A Elizabeth Romero Santana la conocí en los pasillos de la Facultad de Pedagogía. Conservo gratos recuerdos: atenta, respetuosa, diligente en sus labores, inteligente. Siempre alegre, de risa fácil y con su pelo en rizos bien cuidados. Ambas características persisten, con la madurez de una respetable trayectoria profesional en la docencia.
Egresó, se fue de la facultad y por años no supe nada.
El tiempo nos colocó en el mismo camino por un par de meses en 2019. Me contó que estuvo en varias escuelas y proyectos en la Secretaría de Educación estatal, hasta que logró regresar a su Comala querida. En la Escuela Vicente Guerrero, en El Remate, tuve oportunidad de observarla trabajar y conversamos largo sobre su manera de concebir y practicar la docencia.
Es generosa y sincera. Nuestros diálogos alimentaron el capítulo de un libro no publicado todavía, en el cual me propuse encontrar las prácticas extraordinarias en escuelas ordinarias, con pocos alumnos, de comunidades pequeñitas.
En esa experiencia enriquecedora aprendí mucho a partir de una visión clara y comprometida. Su pedagogía la resumió en parte en una frase que titula aquel capítulo: “En esta escuela nunca decimos que no se puede”. Sobran palabras.
El año pasado Bety me halagó invitándome a la mesa de honor en el fin de cursos de su escuela, ahora en Rancho de Agosto, pues la de El Remate cerró por falta de alumnos. Asistí a la ceremonia y premiación de los estudiantes. Los resultados fueron extraordinarios. Laura y yo pasamos una mañana espléndida con su hospitalidad, la de su supervisora y otras personas ligadas a la escuela, entre ellas, las mamás de los niños.

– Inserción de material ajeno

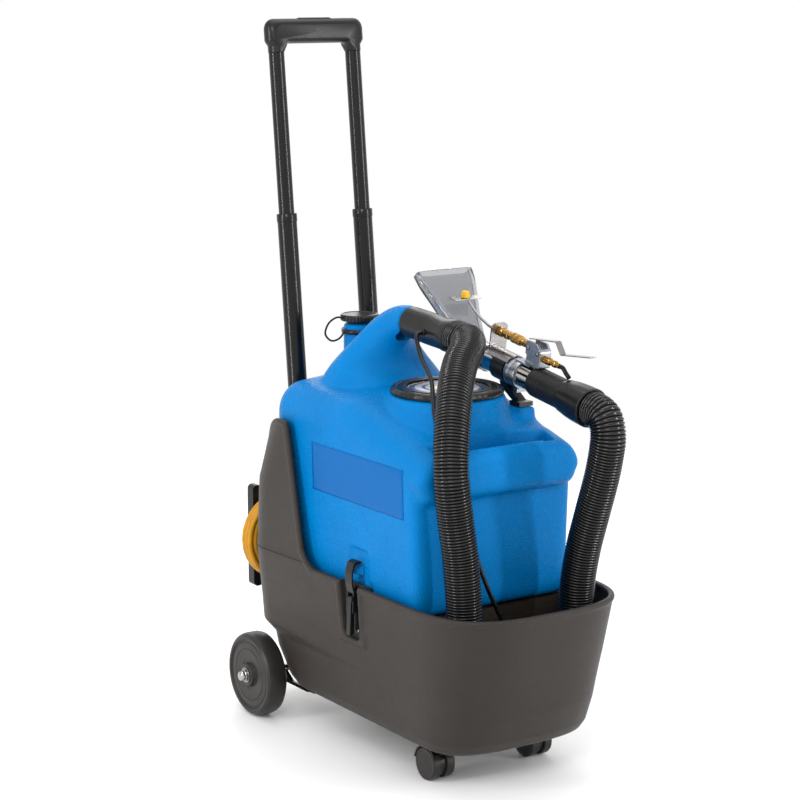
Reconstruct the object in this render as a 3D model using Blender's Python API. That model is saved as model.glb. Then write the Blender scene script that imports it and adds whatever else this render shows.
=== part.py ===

De nuevo, este año me invitó a la ceremonia del fin de cursos, pero antes, me confesó más que emocionada su alegría desbordada: de los seis niños colimenses ganadores en la Olimpiada del Conocimiento Infantil, dos de ellos, son de su escuela, de ella. ¡Dos de seis! Lo vi en el reporte, no me lo contó. Ninguna escuela de Colima, ni siquiera las privadas, tuvieron esa medalla.
Ignoro los resultados del país, pero es probable que haya sido una de las muy pocas maestras que tuvieron a dos alumnos entre los mejores de los mejores en esa competencia. Kevin y Carlos, se llaman. Felicidades a ellos, a sus familias.
Me emocioné también con la noticia y le prometí que asistiría el 10 de julio. No pude por motivos de salud, pero me habría encantado volver a su comunidad y celebrar el orgullo de Bety, ejemplo de maestra formada en la Universidad de Colima, sobre todo, de compromiso genuino y amor a su oficio.
¡Muchas felicidades, admirada Bety!
¡Muchos años más de generosidad en la formación de otros cientos niños y niñas!